One thing Immortals of Aveum hasn’t had is the typical marketing cycle associated with games of this scale, especially from a huge publisher like EA. While the game was announced at The Game Awards, it didn’t make the splash of some of the other announcements.

Coupling this with the fact that the game is being released only a few months after this re-reveal, we asked what the thought process was behind this curtailed hype cycle.

Interview: How Immortals of Aveum brings CoD bombast to the fantasy realm

“We wanted to suddenly appear out of nowhere,” Robbins says. “I didn’t want people to have to wait for it. There are a lot of games and shows coming out, so keeping people’s interest over a long period of time can be difficult.

“I had no real interest in having ourselves be under the spotlight for a long period of time, I thought it was much more interesting to just get our heads down, do our work, and come up with the game.
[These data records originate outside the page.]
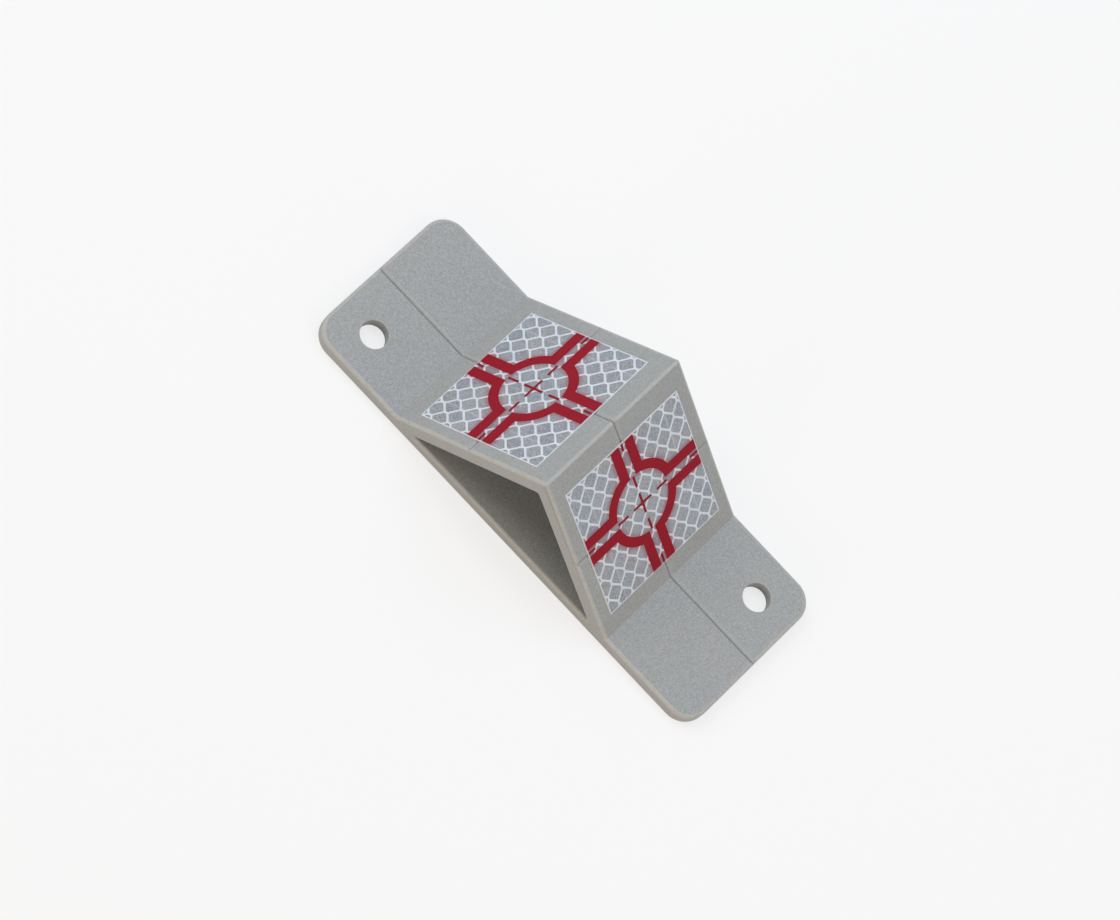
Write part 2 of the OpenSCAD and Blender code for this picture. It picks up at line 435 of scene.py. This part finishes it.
def mark_edges(moulding):
    """Marks the faces of the moulding's rounded outer edges, made paler by wear and by a painted
    highlight.
    """
    slopes = [Vector((side * RISE, 0, RUN)) for side in SIDES.values()]
    flats = [Vector((1, 0, 0)), Vector((0, 1, 0)), Vector((0, 0, 1)), *slopes]
    mark = moulding.data.attributes.new(WEAR_AND_PAINTED_LIGHT, "FLOAT", "FACE")
    for face in moulding.data.polygons:
        x, y, z = (abs(value) for value in face.center)
        skin = WING + max(FOLD_X - x, 0) * math.tan(SLOPE)
        at_skin = z > skin - EDGE_REACH
        at_side = y > HALF_WIDTH - EDGE_REACH
        at_fold = abs(x - FOLD_X) < EDGE_REACH and z < WING + EDGE_REACH
        likest = max(abs(face.normal.dot(flat)) for flat in flats)
        rounded_off = abs(face.normal.z) > SKIN_RISE and likest < math.cos(EDGE_LEAN)
        if rounded_off and (at_side or (at_skin and not at_fold)):
            # Paler plastic on the edge: wear and a painted highlight
            mark.data[face.index].value = EDGE_WEAR_AND_HIGHLIGHT


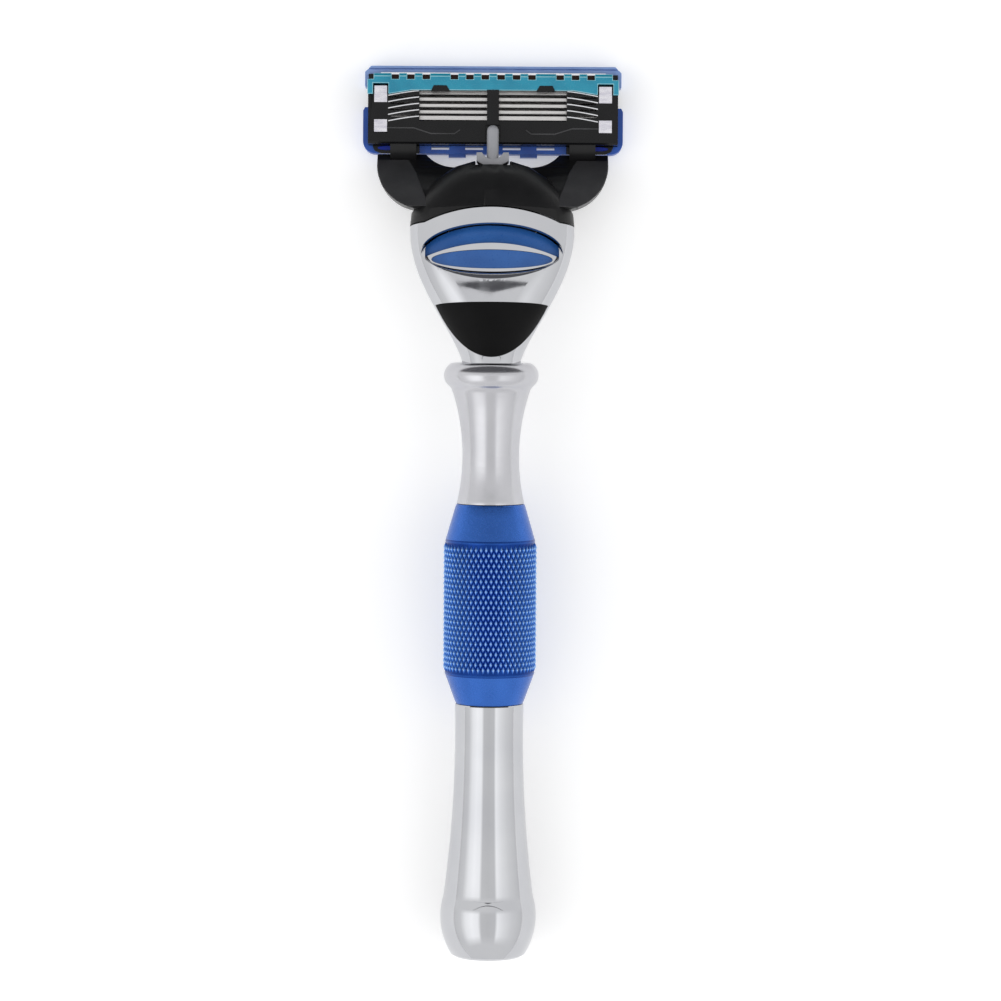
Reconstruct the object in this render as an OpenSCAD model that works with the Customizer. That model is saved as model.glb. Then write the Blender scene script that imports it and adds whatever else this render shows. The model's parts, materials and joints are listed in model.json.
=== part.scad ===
// Cartridge razor with a turned metal handle, lying blades down on a table.
// Units are millimetres. +Z is up, +Y points from the tail to the cartridge.
// The origin is on the table, under the centre of the whole razor.

/* [Handle] */
// Length of the tail piece
tail_length = 40.8; // [38:0.2:43]
// Length of the knurled grip sleeve
sleeve_length = 32.1; // [30:0.1:34]
// Length of the neck piece up to the top of its collar
neck_length = 22.5; // [22.2:0.1:23.4]
// Angle at which the handle rises from the table towards the head
handle_tilt = 3.5; // [3:0.1:4]
// Radius of the flat end of the tail
butt_radius = 5.8; // [5.4:0.1:6.2]
// Largest radius of the tail
bulge_radius = 7.75; // [7.5:0.05:8]
// Smallest radius of the tail
tail_waist_radius = 5.48; // [5.2:0.02:5.6]
// Radius over the crests of the knurl
knurl_radius = 7.5; // [7.2:0.1:7.8]
// Smallest radius of the neck
neck_waist_radius = 4.55; // [4.3:0.05:4.8]
// Radius over the collar bead
collar_radius = 7.58; // [7.2:0.02:7.8]

/* [Head] */
// Distance from the collar to the point where the plunger tip meets the cartridge
plunger_reach = 38.55; // [38.4:0.05:38.8]
// Half the width of the head where it meets the yoke
head_half_width = 13.2; // [13:0.1:13.5]
// Half the depth of the head where it meets the yoke
head_half_depth = 6; // [5.9:0.1:6.4]
// Forward travel of the eject button
button_travel = 3; // [2:0.1:3]

/* [Cartridge] */
// Width of the black cartridge frame
frame_width = 40.4; // [40:0.1:40.6]
// Width over the blue guard
guard_width = 42.2; // [42:0.1:43]
// Distance from one blade to the next
blade_pitch = 1.03; // [1:0.01:1.04]
// Angle between the blades and the shaving face
blade_angle = 22.3; // [20:0.1:24]
// Largest angle the cartridge turns on the yoke
pivot_range = 40; // [30:1:40]

/* [Show] */
// Part to draw, or "all"

/* [Hidden] */
$fn = 96;

// Small gap between pieces that are fixed together
seat_gap = 0.05;
// Gap between pieces that slide past each other
slide_gap = 0.2;

// The tail's rounded end is an arc that passes through the edge of the butt
bulge_at = 6.4;
bulge_rise = bulge_radius - butt_radius;
butt_arc_radius = (bulge_at * bulge_at + bulge_rise * bulge_rise) / (2 * bulge_rise);
// The tail's waist is a long hollow arc
tail_waist_at = 36;
tail_cove_radius = 196;

// Where the handle's axis starts and ends
handle_length = tail_length + sleeve_length + neck_length;
axis_start_z = butt_arc_radius + (bulge_radius - butt_arc_radius) * cos(handle_tilt)
    - bulge_at * sin(handle_tilt);
// Where the plunger's tip meets the cartridge
cam_depth = 4.7;
cam_height = 7.04;
cartridge_depth = 14.6;
total_length = butt_radius * sin(handle_tilt) + handle_length * cos(handle_tilt)
    + plunger_reach - cam_depth + cartridge_depth;
butt_y = butt_radius * sin(handle_tilt) - total_length / 2;
collar_y = butt_y + handle_length * cos(handle_tilt);
collar_z = axis_start_z + handle_length * sin(handle_tilt);
cartridge_y = total_length / 2 - cartridge_depth;
// The head droops so that the plunger points at its cam
head_droop = atan((collar_z - cam_height) / plunger_reach);

// Stations along the head, measured from the collar
shell_front = 22.1;
parting_radius = 30;
parting_apex = 24.1;
parting_gap = 0.25;
shield_start = 0.05;
shield_length = 9;
shield_half_width = 8.95;
core_start = 11.1;
core_wide_end = 27;
core_end = 30.5;
core_half_width = 7;
core_nose_half_width = 5;
core_half_depth = 1.9;
dome_apex = 33.2;
flange_back = 32;
flange_front = 34.3;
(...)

Make sure what we’re doing is something really interesting and compelling and then start to show it to the world.

“When I started the company and started the game, I knew that single-player was going to be a foundational piece of what we were making. I wasn’t sure if we’d also experiment with multiplayer or do other things. We have done some prototyping in various different ways.

“But I think my career has always been in single-player and strong narrative games. It’s what I’m familiar with, it’s what I enjoy making is what I enjoy playing. So I’m thrilled that I had the opportunity just to focus on that and make that as strong as can possibly be.”

Immortals of Aveum is released on PC, PlayStation 5, and Xbox Series X/S on July 20.